▸ **INSTRUCTION**
Give the number of lines that include the word "body", nothing more.

▸ **EXCERPTED DATA**
(begin)
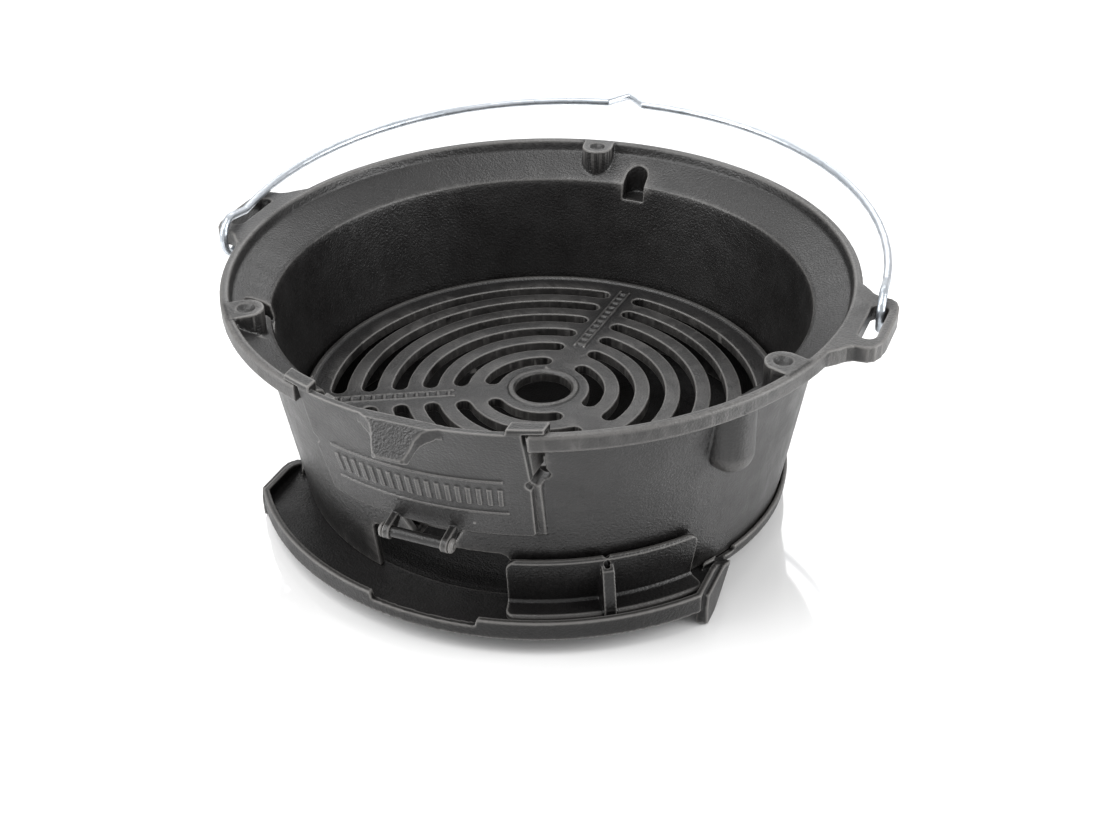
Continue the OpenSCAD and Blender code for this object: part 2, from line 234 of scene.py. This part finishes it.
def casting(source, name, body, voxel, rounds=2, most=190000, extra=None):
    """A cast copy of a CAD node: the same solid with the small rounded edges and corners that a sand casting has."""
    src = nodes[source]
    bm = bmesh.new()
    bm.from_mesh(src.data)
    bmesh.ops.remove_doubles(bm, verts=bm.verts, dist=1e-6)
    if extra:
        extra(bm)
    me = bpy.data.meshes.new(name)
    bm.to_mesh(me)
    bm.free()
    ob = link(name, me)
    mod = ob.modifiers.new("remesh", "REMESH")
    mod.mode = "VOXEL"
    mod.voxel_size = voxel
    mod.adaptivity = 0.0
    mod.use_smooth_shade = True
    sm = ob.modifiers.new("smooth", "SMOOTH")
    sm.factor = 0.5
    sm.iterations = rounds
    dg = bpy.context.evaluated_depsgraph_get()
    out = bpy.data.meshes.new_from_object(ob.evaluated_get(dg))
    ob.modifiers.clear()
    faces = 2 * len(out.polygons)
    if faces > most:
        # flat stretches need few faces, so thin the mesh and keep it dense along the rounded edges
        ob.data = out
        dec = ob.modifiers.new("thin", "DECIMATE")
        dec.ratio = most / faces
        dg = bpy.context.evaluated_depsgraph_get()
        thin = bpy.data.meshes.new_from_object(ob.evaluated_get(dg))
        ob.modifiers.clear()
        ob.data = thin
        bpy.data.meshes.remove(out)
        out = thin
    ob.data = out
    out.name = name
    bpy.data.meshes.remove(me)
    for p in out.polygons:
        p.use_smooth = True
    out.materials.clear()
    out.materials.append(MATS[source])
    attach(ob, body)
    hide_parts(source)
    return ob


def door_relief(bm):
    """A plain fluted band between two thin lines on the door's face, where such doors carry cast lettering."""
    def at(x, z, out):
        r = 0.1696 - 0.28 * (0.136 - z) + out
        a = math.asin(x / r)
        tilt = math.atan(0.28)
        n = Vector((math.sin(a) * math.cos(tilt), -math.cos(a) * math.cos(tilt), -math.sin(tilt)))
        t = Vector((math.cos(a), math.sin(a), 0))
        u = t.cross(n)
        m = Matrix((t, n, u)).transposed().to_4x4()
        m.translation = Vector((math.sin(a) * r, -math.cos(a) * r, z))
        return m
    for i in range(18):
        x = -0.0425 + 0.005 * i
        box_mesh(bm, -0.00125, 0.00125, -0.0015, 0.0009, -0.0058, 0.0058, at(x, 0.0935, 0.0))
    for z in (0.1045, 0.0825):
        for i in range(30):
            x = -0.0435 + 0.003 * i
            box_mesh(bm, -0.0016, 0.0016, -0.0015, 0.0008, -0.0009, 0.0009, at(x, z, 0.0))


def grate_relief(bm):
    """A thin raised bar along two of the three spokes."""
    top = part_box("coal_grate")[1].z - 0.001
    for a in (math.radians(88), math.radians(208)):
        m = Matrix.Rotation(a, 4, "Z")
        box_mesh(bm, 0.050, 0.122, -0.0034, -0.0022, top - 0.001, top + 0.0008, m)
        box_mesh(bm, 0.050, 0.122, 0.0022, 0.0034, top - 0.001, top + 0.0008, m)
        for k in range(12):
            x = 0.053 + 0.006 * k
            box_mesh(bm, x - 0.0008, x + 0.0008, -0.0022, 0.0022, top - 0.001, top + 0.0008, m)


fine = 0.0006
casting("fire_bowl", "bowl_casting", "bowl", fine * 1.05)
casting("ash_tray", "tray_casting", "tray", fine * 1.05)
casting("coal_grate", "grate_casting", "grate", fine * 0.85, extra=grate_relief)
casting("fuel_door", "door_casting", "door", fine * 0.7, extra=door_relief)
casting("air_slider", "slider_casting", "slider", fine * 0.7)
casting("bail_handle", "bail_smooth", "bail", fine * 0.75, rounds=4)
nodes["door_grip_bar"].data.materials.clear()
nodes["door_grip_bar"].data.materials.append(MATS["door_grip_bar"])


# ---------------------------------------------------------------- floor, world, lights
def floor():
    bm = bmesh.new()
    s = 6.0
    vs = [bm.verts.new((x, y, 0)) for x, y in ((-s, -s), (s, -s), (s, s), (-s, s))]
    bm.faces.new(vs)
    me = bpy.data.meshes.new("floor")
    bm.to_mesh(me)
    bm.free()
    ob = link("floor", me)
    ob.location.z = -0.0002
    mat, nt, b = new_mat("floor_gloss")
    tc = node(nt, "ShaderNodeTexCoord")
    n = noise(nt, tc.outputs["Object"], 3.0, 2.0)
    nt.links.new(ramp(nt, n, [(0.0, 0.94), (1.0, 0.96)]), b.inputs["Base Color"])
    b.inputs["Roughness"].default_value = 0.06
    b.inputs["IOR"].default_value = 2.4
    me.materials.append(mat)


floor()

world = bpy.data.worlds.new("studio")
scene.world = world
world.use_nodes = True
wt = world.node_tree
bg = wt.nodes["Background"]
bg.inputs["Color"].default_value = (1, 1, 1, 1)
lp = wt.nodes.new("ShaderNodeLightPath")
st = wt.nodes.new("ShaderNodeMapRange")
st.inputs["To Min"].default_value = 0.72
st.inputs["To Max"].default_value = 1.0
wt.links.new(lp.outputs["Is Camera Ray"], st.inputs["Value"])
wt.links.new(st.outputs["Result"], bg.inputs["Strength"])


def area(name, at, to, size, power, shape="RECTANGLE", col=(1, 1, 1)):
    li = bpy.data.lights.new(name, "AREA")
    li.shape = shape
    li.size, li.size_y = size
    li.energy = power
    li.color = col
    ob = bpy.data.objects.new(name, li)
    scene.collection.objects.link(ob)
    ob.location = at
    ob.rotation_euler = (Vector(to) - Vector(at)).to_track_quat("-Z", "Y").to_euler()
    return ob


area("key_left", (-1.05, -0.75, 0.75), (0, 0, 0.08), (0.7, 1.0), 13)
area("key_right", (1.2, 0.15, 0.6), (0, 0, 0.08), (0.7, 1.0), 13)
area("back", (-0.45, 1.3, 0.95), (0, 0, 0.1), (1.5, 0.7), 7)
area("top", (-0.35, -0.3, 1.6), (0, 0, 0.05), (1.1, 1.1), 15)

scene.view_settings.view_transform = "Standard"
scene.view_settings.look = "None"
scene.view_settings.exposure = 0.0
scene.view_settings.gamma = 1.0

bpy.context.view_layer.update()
(end)
(begin)
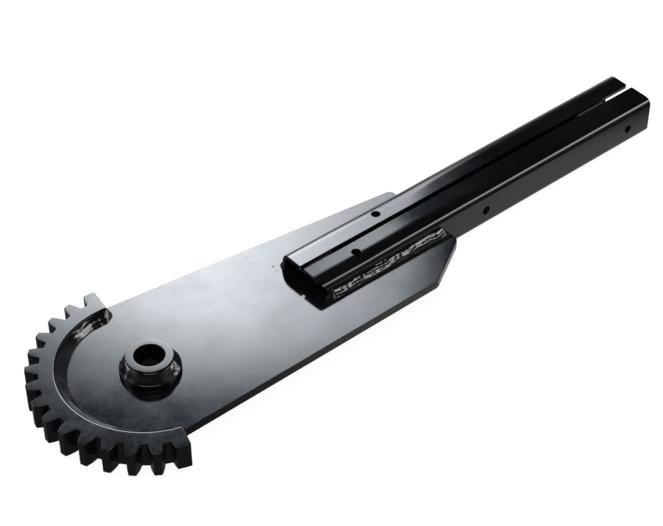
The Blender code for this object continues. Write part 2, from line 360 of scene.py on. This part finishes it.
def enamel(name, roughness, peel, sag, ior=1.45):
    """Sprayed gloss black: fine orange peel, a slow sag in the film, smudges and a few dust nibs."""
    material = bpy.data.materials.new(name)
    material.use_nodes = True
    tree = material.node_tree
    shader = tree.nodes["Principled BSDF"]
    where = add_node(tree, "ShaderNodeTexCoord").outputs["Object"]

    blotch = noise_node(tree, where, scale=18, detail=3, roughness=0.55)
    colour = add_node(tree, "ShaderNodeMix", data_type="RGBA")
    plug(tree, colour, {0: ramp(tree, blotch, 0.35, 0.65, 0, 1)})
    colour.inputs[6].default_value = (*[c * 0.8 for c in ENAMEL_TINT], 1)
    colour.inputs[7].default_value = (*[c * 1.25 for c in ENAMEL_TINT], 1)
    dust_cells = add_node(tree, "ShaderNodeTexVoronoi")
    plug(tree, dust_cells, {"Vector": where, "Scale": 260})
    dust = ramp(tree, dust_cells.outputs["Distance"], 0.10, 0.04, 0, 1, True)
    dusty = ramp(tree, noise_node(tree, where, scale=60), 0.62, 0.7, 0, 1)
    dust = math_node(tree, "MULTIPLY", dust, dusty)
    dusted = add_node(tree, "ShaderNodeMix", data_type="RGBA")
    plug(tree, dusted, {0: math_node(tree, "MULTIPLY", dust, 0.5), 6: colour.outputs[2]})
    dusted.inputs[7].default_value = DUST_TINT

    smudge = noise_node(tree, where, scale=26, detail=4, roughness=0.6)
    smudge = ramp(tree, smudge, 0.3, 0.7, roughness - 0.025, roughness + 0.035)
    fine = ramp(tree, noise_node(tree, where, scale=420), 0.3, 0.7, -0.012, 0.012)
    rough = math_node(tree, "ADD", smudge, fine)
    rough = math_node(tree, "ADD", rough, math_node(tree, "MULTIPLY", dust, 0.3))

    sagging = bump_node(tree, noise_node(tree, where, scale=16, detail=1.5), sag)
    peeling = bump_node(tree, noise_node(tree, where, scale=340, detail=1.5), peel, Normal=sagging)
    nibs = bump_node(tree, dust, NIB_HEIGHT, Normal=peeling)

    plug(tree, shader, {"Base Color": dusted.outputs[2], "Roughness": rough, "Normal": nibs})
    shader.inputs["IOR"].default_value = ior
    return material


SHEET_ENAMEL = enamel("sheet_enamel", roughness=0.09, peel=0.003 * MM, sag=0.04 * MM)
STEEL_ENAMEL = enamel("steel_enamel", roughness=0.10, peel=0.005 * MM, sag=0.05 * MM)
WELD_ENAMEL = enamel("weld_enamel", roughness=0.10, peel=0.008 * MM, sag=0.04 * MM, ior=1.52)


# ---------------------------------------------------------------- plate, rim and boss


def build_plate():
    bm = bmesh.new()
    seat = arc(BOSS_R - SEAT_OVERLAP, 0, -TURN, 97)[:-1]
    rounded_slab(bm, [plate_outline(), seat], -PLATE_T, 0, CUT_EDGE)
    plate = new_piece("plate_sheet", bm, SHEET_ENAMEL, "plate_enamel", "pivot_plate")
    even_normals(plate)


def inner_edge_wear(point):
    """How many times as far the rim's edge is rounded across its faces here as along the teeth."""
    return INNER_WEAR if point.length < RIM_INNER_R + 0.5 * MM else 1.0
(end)
(begin)
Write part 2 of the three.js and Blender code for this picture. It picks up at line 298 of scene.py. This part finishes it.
(end)
▸ **EXERCISE SOLUTION**
2